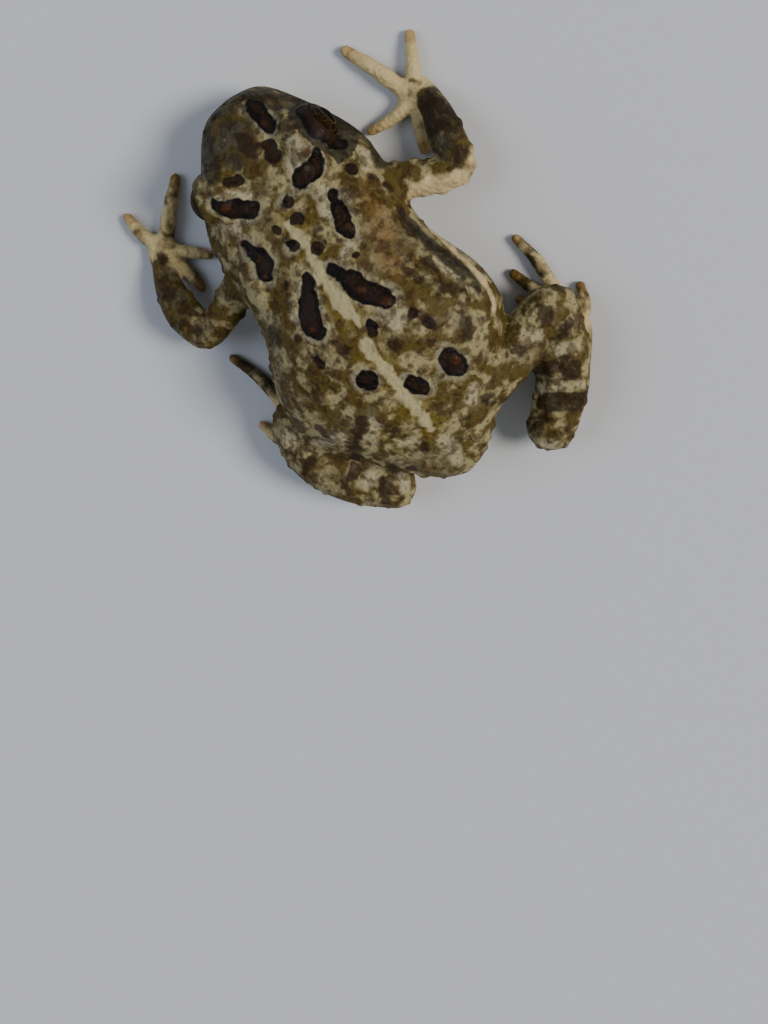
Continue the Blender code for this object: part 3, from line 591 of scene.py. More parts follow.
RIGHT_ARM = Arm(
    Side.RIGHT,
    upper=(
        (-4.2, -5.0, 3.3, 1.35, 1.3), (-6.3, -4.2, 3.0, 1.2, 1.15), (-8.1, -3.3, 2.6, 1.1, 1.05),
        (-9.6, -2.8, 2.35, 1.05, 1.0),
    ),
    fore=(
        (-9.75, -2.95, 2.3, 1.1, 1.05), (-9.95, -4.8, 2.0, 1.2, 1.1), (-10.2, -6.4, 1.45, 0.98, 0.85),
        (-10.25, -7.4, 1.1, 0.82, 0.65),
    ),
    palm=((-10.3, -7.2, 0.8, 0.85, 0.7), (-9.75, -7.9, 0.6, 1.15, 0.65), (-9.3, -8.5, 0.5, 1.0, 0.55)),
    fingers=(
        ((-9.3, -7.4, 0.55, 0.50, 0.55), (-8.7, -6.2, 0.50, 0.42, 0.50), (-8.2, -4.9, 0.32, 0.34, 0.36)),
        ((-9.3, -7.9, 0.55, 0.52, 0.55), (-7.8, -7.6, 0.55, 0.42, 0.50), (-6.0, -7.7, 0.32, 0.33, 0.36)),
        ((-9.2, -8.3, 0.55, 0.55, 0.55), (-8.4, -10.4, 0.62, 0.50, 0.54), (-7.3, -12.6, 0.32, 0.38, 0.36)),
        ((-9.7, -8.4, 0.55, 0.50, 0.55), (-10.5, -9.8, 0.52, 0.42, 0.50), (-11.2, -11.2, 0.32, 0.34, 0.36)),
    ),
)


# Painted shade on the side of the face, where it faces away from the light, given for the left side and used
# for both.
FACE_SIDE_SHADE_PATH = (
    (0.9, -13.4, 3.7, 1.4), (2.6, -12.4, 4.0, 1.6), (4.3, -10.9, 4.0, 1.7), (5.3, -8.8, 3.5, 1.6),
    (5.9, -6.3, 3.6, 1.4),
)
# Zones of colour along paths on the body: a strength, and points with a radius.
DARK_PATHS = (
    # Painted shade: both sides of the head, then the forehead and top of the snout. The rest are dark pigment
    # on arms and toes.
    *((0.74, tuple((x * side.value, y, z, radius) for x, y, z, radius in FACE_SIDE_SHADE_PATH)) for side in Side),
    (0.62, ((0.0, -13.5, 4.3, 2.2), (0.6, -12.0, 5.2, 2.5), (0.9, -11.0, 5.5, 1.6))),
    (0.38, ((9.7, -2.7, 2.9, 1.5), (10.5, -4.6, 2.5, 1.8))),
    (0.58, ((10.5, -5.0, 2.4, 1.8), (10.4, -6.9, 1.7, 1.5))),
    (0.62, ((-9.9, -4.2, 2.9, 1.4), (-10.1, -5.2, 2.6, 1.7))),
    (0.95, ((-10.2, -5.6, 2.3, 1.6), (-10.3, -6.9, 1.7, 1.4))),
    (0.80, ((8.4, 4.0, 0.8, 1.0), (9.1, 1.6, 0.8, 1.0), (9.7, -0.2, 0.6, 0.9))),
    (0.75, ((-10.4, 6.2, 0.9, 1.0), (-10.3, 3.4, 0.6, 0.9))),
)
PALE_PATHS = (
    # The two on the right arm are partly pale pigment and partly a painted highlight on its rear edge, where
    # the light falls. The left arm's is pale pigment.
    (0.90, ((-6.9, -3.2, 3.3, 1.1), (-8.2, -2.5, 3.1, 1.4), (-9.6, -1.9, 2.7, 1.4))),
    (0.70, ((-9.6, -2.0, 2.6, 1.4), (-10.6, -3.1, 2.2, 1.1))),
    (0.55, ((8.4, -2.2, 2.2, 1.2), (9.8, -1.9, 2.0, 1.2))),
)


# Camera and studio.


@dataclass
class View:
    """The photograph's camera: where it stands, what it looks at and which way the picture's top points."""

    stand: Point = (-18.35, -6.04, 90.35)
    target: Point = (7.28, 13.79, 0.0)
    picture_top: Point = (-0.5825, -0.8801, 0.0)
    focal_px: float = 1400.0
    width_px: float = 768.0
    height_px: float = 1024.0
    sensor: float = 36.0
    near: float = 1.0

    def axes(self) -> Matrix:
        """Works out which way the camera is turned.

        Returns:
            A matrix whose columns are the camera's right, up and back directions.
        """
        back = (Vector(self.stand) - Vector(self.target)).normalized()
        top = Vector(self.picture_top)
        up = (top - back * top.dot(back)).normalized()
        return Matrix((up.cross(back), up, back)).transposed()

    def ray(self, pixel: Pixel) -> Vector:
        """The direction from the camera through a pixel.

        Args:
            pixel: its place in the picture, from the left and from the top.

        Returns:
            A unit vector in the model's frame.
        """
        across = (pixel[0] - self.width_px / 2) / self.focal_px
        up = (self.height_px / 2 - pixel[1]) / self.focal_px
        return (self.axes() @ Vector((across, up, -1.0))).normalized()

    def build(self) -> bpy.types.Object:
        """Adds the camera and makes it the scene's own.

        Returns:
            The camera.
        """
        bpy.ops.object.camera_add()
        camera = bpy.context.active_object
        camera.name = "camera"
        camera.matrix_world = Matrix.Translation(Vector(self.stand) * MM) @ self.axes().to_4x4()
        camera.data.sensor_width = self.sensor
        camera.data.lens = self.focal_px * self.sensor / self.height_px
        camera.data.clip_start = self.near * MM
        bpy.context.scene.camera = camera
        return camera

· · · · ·

**What you need to do:** Could you quote the material above in full, exactly as it stands?

**Task result:**
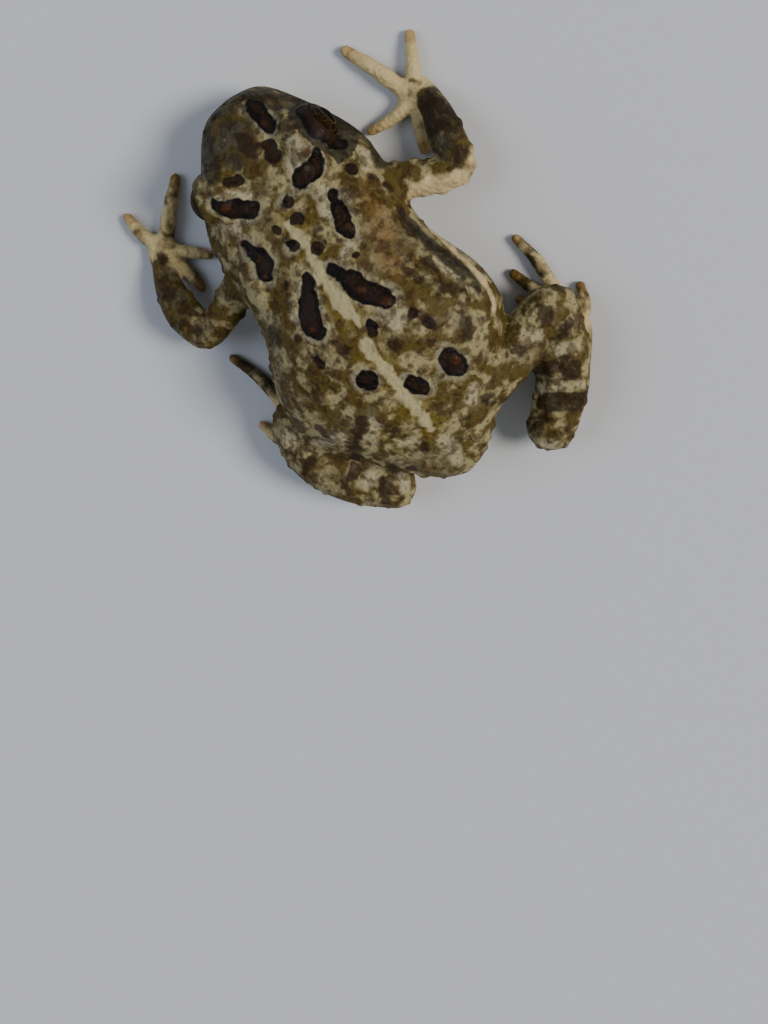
Continue the Blender code for this object: part 3, from line 591 of scene.py. More parts follow.
RIGHT_ARM = Arm(
    Side.RIGHT,
    upper=(
        (-4.2, -5.0, 3.3, 1.35, 1.3), (-6.3, -4.2, 3.0, 1.2, 1.15), (-8.1, -3.3, 2.6, 1.1, 1.05),
        (-9.6, -2.8, 2.35, 1.05, 1.0),
    ),
    fore=(
        (-9.75, -2.95, 2.3, 1.1, 1.05), (-9.95, -4.8, 2.0, 1.2, 1.1), (-10.2, -6.4, 1.45, 0.98, 0.85),
        (-10.25, -7.4, 1.1, 0.82, 0.65),
    ),
    palm=((-10.3, -7.2, 0.8, 0.85, 0.7), (-9.75, -7.9, 0.6, 1.15, 0.65), (-9.3, -8.5, 0.5, 1.0, 0.55)),
    fingers=(
        ((-9.3, -7.4, 0.55, 0.50, 0.55), (-8.7, -6.2, 0.50, 0.42, 0.50), (-8.2, -4.9, 0.32, 0.34, 0.36)),
        ((-9.3, -7.9, 0.55, 0.52, 0.55), (-7.8, -7.6, 0.55, 0.42, 0.50), (-6.0, -7.7, 0.32, 0.33, 0.36)),
        ((-9.2, -8.3, 0.55, 0.55, 0.55), (-8.4, -10.4, 0.62, 0.50, 0.54), (-7.3, -12.6, 0.32, 0.38, 0.36)),
        ((-9.7, -8.4, 0.55, 0.50, 0.55), (-10.5, -9.8, 0.52, 0.42, 0.50), (-11.2, -11.2, 0.32, 0.34, 0.36)),
    ),
)


# Painted shade on the side of the face, where it faces away from the light, given for the left side and used
# for both.
FACE_SIDE_SHADE_PATH = (
    (0.9, -13.4, 3.7, 1.4), (2.6, -12.4, 4.0, 1.6), (4.3, -10.9, 4.0, 1.7), (5.3, -8.8, 3.5, 1.6),
    (5.9, -6.3, 3.6, 1.4),
)
# Zones of colour along paths on the body: a strength, and points with a radius.
DARK_PATHS = (
    # Painted shade: both sides of the head, then the forehead and top of the snout. The rest are dark pigment
    # on arms and toes.
    *((0.74, tuple((x * side.value, y, z, radius) for x, y, z, radius in FACE_SIDE_SHADE_PATH)) for side in Side),
    (0.62, ((0.0, -13.5, 4.3, 2.2), (0.6, -12.0, 5.2, 2.5), (0.9, -11.0, 5.5, 1.6))),
    (0.38, ((9.7, -2.7, 2.9, 1.5), (10.5, -4.6, 2.5, 1.8))),
    (0.58, ((10.5, -5.0, 2.4, 1.8), (10.4, -6.9, 1.7, 1.5))),
    (0.62, ((-9.9, -4.2, 2.9, 1.4), (-10.1, -5.2, 2.6, 1.7))),
    (0.95, ((-10.2, -5.6, 2.3, 1.6), (-10.3, -6.9, 1.7, 1.4))),
    (0.80, ((8.4, 4.0, 0.8, 1.0), (9.1, 1.6, 0.8, 1.0), (9.7, -0.2, 0.6, 0.9))),
    (0.75, ((-10.4, 6.2, 0.9, 1.0), (-10.3, 3.4, 0.6, 0.9))),
)
PALE_PATHS = (
    # The two on the right arm are partly pale pigment and partly a painted highlight on its rear edge, where
    # the light falls. The left arm's is pale pigment.
    (0.90, ((-6.9, -3.2, 3.3, 1.1), (-8.2, -2.5, 3.1, 1.4), (-9.6, -1.9, 2.7, 1.4))),
    (0.70, ((-9.6, -2.0, 2.6, 1.4), (-10.6, -3.1, 2.2, 1.1))),
    (0.55, ((8.4, -2.2, 2.2, 1.2), (9.8, -1.9, 2.0, 1.2))),
)


# Camera and studio.


@dataclass
class View:
    """The photograph's camera: where it stands, what it looks at and which way the picture's top points."""

    stand: Point = (-18.35, -6.04, 90.35)
    target: Point = (7.28, 13.79, 0.0)
    picture_top: Point = (-0.5825, -0.8801, 0.0)
    focal_px: float = 1400.0
    width_px: float = 768.0
    height_px: float = 1024.0
    sensor: float = 36.0
    near: float = 1.0

    def axes(self) -> Matrix:
        """Works out which way the camera is turned.

        Returns:
            A matrix whose columns are the camera's right, up and back directions.
        """
        back = (Vector(self.stand) - Vector(self.target)).normalized()
        top = Vector(self.picture_top)
        up = (top - back * top.dot(back)).normalized()
        return Matrix((up.cross(back), up, back)).transposed()

    def ray(self, pixel: Pixel) -> Vector:
        """The direction from the camera through a pixel.

        Args:
            pixel: its place in the picture, from the left and from the top.

        Returns:
            A unit vector in the model's frame.
        """
        across = (pixel[0] - self.width_px / 2) / self.focal_px
        up = (self.height_px / 2 - pixel[1]) / self.focal_px
        return (self.axes() @ Vector((across, up, -1.0))).normalized()

    def build(self) -> bpy.types.Object:
        """Adds the camera and makes it the scene's own.

        Returns:
            The camera.
        """
        bpy.ops.object.camera_add()
        camera = bpy.context.active_object
        camera.name = "camera"
        camera.matrix_world = Matrix.Translation(Vector(self.stand) * MM) @ self.axes().to_4x4()
        camera.data.sensor_width = self.sensor
        camera.data.lens = self.focal_px * self.sensor / self.height_px
        camera.data.clip_start = self.near * MM
        bpy.context.scene.camera = camera
        return camera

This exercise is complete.